* _PROBLEM REQUIREMENTS_:
Extract the data exactly, missing nothing.
● ● ●
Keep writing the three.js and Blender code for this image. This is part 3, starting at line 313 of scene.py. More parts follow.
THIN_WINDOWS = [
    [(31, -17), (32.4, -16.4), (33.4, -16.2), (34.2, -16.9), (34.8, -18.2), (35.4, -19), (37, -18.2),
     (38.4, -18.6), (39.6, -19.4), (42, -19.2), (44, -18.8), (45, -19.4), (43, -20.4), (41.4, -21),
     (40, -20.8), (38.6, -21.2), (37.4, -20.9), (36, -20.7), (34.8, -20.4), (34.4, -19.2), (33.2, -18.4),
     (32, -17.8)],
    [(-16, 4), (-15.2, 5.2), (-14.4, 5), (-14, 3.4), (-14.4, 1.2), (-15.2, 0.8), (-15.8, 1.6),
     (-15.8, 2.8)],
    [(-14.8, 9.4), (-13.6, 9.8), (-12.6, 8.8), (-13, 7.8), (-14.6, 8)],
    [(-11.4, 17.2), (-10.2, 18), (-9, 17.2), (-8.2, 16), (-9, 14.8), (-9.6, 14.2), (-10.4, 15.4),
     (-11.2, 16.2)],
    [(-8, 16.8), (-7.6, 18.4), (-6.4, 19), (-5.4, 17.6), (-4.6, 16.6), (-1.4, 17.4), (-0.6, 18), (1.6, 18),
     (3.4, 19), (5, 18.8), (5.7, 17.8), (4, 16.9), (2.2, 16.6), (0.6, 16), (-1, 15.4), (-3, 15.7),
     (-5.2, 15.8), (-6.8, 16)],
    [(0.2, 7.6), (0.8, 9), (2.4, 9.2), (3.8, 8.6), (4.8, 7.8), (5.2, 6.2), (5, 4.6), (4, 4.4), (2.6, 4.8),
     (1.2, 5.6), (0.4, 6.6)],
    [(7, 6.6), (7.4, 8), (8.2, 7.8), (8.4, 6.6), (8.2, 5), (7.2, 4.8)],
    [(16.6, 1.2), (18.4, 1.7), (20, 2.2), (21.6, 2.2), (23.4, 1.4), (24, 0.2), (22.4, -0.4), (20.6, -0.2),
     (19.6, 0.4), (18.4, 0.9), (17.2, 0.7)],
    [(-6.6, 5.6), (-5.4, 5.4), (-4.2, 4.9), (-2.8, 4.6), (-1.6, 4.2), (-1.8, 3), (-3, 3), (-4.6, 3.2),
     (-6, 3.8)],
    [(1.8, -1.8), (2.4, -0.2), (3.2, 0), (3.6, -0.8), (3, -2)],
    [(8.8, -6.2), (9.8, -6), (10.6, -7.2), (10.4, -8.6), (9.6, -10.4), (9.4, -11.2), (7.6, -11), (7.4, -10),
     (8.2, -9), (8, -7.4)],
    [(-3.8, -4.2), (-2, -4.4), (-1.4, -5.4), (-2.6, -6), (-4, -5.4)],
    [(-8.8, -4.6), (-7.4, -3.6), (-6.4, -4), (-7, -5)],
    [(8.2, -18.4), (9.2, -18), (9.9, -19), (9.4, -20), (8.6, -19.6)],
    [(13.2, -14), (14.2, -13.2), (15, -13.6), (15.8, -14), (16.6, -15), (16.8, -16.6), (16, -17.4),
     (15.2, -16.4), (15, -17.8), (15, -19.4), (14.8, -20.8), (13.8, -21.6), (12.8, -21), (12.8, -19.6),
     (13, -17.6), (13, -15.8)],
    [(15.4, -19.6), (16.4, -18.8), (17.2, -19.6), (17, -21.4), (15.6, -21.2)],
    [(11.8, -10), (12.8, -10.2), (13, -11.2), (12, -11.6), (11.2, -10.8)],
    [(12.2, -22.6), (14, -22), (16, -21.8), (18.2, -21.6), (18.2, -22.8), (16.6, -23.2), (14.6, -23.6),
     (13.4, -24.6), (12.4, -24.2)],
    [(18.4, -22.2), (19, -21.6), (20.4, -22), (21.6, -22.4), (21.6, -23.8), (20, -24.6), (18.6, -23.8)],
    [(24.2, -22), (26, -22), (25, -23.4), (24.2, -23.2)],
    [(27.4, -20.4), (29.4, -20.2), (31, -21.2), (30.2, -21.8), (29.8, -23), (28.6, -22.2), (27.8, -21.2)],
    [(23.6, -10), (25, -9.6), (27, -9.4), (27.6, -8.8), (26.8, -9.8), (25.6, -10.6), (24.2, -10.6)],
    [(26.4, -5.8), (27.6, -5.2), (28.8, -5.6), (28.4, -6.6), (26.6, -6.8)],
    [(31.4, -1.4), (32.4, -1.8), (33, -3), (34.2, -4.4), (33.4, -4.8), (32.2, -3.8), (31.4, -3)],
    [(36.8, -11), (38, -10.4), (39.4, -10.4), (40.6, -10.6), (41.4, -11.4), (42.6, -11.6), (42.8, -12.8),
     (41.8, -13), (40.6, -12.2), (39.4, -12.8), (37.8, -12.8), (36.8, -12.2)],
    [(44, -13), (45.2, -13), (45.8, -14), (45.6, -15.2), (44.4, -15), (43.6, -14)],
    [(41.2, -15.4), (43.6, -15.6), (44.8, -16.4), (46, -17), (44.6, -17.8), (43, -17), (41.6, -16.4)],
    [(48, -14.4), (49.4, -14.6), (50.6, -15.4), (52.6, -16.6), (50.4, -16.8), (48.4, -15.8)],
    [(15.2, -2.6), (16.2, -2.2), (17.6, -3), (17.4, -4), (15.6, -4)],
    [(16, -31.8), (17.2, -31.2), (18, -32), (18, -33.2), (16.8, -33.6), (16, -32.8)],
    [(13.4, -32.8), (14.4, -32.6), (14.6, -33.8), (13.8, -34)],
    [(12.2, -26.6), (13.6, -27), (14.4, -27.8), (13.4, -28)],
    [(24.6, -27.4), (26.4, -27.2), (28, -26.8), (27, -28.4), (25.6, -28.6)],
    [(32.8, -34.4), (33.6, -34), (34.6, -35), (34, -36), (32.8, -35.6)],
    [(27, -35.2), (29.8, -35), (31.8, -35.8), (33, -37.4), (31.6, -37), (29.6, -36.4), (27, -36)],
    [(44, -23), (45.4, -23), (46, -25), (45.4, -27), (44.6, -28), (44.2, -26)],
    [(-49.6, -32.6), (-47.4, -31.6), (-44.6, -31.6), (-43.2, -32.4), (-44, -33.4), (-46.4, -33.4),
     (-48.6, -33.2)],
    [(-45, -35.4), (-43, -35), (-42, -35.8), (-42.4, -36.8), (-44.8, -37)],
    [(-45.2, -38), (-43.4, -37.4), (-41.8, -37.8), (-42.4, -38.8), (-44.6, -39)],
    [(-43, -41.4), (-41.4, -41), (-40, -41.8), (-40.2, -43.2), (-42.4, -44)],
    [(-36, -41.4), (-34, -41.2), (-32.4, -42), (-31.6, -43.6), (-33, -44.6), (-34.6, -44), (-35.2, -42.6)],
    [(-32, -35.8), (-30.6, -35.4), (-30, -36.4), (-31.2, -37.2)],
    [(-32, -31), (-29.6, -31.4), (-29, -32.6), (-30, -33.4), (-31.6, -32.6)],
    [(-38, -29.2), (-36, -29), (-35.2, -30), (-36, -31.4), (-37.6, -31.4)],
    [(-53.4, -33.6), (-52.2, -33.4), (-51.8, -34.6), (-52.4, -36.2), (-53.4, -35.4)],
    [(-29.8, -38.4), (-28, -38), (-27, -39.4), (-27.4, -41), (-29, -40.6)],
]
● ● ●
* _ANSWER_:
Keep writing the three.js and Blender code for this image. This is part 3, starting at line 313 of scene.py. More parts follow.
THIN_WINDOWS = [
    [(31, -17), (32.4, -16.4), (33.4, -16.2), (34.2, -16.9), (34.8, -18.2), (35.4, -19), (37, -18.2),
     (38.4, -18.6), (39.6, -19.4), (42, -19.2), (44, -18.8), (45, -19.4), (43, -20.4), (41.4, -21),
     (40, -20.8), (38.6, -21.2), (37.4, -20.9), (36, -20.7), (34.8, -20.4), (34.4, -19.2), (33.2, -18.4),
     (32, -17.8)],
    [(-16, 4), (-15.2, 5.2), (-14.4, 5), (-14, 3.4), (-14.4, 1.2), (-15.2, 0.8), (-15.8, 1.6),
     (-15.8, 2.8)],
    [(-14.8, 9.4), (-13.6, 9.8), (-12.6, 8.8), (-13, 7.8), (-14.6, 8)],
    [(-11.4, 17.2), (-10.2, 18), (-9, 17.2), (-8.2, 16), (-9, 14.8), (-9.6, 14.2), (-10.4, 15.4),
     (-11.2, 16.2)],
    [(-8, 16.8), (-7.6, 18.4), (-6.4, 19), (-5.4, 17.6), (-4.6, 16.6), (-1.4, 17.4), (-0.6, 18), (1.6, 18),
     (3.4, 19), (5, 18.8), (5.7, 17.8), (4, 16.9), (2.2, 16.6), (0.6, 16), (-1, 15.4), (-3, 15.7),
     (-5.2, 15.8), (-6.8, 16)],
    [(0.2, 7.6), (0.8, 9), (2.4, 9.2), (3.8, 8.6), (4.8, 7.8), (5.2, 6.2), (5, 4.6), (4, 4.4), (2.6, 4.8),
     (1.2, 5.6), (0.4, 6.6)],
    [(7, 6.6), (7.4, 8), (8.2, 7.8), (8.4, 6.6), (8.2, 5), (7.2, 4.8)],
    [(16.6, 1.2), (18.4, 1.7), (20, 2.2), (21.6, 2.2), (23.4, 1.4), (24, 0.2), (22.4, -0.4), (20.6, -0.2),
     (19.6, 0.4), (18.4, 0.9), (17.2, 0.7)],
    [(-6.6, 5.6), (-5.4, 5.4), (-4.2, 4.9), (-2.8, 4.6), (-1.6, 4.2), (-1.8, 3), (-3, 3), (-4.6, 3.2),
     (-6, 3.8)],
    [(1.8, -1.8), (2.4, -0.2), (3.2, 0), (3.6, -0.8), (3, -2)],
    [(8.8, -6.2), (9.8, -6), (10.6, -7.2), (10.4, -8.6), (9.6, -10.4), (9.4, -11.2), (7.6, -11), (7.4, -10),
     (8.2, -9), (8, -7.4)],
    [(-3.8, -4.2), (-2, -4.4), (-1.4, -5.4), (-2.6, -6), (-4, -5.4)],
    [(-8.8, -4.6), (-7.4, -3.6), (-6.4, -4), (-7, -5)],
    [(8.2, -18.4), (9.2, -18), (9.9, -19), (9.4, -20), (8.6, -19.6)],
    [(13.2, -14), (14.2, -13.2), (15, -13.6), (15.8, -14), (16.6, -15), (16.8, -16.6), (16, -17.4),
     (15.2, -16.4), (15, -17.8), (15, -19.4), (14.8, -20.8), (13.8, -21.6), (12.8, -21), (12.8, -19.6),
     (13, -17.6), (13, -15.8)],
    [(15.4, -19.6), (16.4, -18.8), (17.2, -19.6), (17, -21.4), (15.6, -21.2)],
    [(11.8, -10), (12.8, -10.2), (13, -11.2), (12, -11.6), (11.2, -10.8)],
    [(12.2, -22.6), (14, -22), (16, -21.8), (18.2, -21.6), (18.2, -22.8), (16.6, -23.2), (14.6, -23.6),
     (13.4, -24.6), (12.4, -24.2)],
    [(18.4, -22.2), (19, -21.6), (20.4, -22), (21.6, -22.4), (21.6, -23.8), (20, -24.6), (18.6, -23.8)],
    [(24.2, -22), (26, -22), (25, -23.4), (24.2, -23.2)],
    [(27.4, -20.4), (29.4, -20.2), (31, -21.2), (30.2, -21.8), (29.8, -23), (28.6, -22.2), (27.8, -21.2)],
    [(23.6, -10), (25, -9.6), (27, -9.4), (27.6, -8.8), (26.8, -9.8), (25.6, -10.6), (24.2, -10.6)],
    [(26.4, -5.8), (27.6, -5.2), (28.8, -5.6), (28.4, -6.6), (26.6, -6.8)],
    [(31.4, -1.4), (32.4, -1.8), (33, -3), (34.2, -4.4), (33.4, -4.8), (32.2, -3.8), (31.4, -3)],
    [(36.8, -11), (38, -10.4), (39.4, -10.4), (40.6, -10.6), (41.4, -11.4), (42.6, -11.6), (42.8, -12.8),
     (41.8, -13), (40.6, -12.2), (39.4, -12.8), (37.8, -12.8), (36.8, -12.2)],
    [(44, -13), (45.2, -13), (45.8, -14), (45.6, -15.2), (44.4, -15), (43.6, -14)],
    [(41.2, -15.4), (43.6, -15.6), (44.8, -16.4), (46, -17), (44.6, -17.8), (43, -17), (41.6, -16.4)],
    [(48, -14.4), (49.4, -14.6), (50.6, -15.4), (52.6, -16.6), (50.4, -16.8), (48.4, -15.8)],
    [(15.2, -2.6), (16.2, -2.2), (17.6, -3), (17.4, -4), (15.6, -4)],
    [(16, -31.8), (17.2, -31.2), (18, -32), (18, -33.2), (16.8, -33.6), (16, -32.8)],
    [(13.4, -32.8), (14.4, -32.6), (14.6, -33.8), (13.8, -34)],
    [(12.2, -26.6), (13.6, -27), (14.4, -27.8), (13.4, -28)],
    [(24.6, -27.4), (26.4, -27.2), (28, -26.8), (27, -28.4), (25.6, -28.6)],
    [(32.8, -34.4), (33.6, -34), (34.6, -35), (34, -36), (32.8, -35.6)],
    [(27, -35.2), (29.8, -35), (31.8, -35.8), (33, -37.4), (31.6, -37), (29.6, -36.4), (27, -36)],
    [(44, -23), (45.4, -23), (46, -25), (45.4, -27), (44.6, -28), (44.2, -26)],
    [(-49.6, -32.6), (-47.4, -31.6), (-44.6, -31.6), (-43.2, -32.4), (-44, -33.4), (-46.4, -33.4),
     (-48.6, -33.2)],
    [(-45, -35.4), (-43, -35), (-42, -35.8), (-42.4, -36.8), (-44.8, -37)],
    [(-45.2, -38), (-43.4, -37.4), (-41.8, -37.8), (-42.4, -38.8), (-44.6, -39)],
    [(-43, -41.4), (-41.4, -41), (-40, -41.8), (-40.2, -43.2), (-42.4, -44)],
    [(-36, -41.4), (-34, -41.2), (-32.4, -42), (-31.6, -43.6), (-33, -44.6), (-34.6, -44), (-35.2, -42.6)],
    [(-32, -35.8), (-30.6, -35.4), (-30, -36.4), (-31.2, -37.2)],
    [(-32, -31), (-29.6, -31.4), (-29, -32.6), (-30, -33.4), (-31.6, -32.6)],
    [(-38, -29.2), (-36, -29), (-35.2, -30), (-36, -31.4), (-37.6, -31.4)],
    [(-53.4, -33.6), (-52.2, -33.4), (-51.8, -34.6), (-52.4, -36.2), (-53.4, -35.4)],
    [(-29.8, -38.4), (-28, -38), (-27, -39.4), (-27.4, -41), (-29, -40.6)],
]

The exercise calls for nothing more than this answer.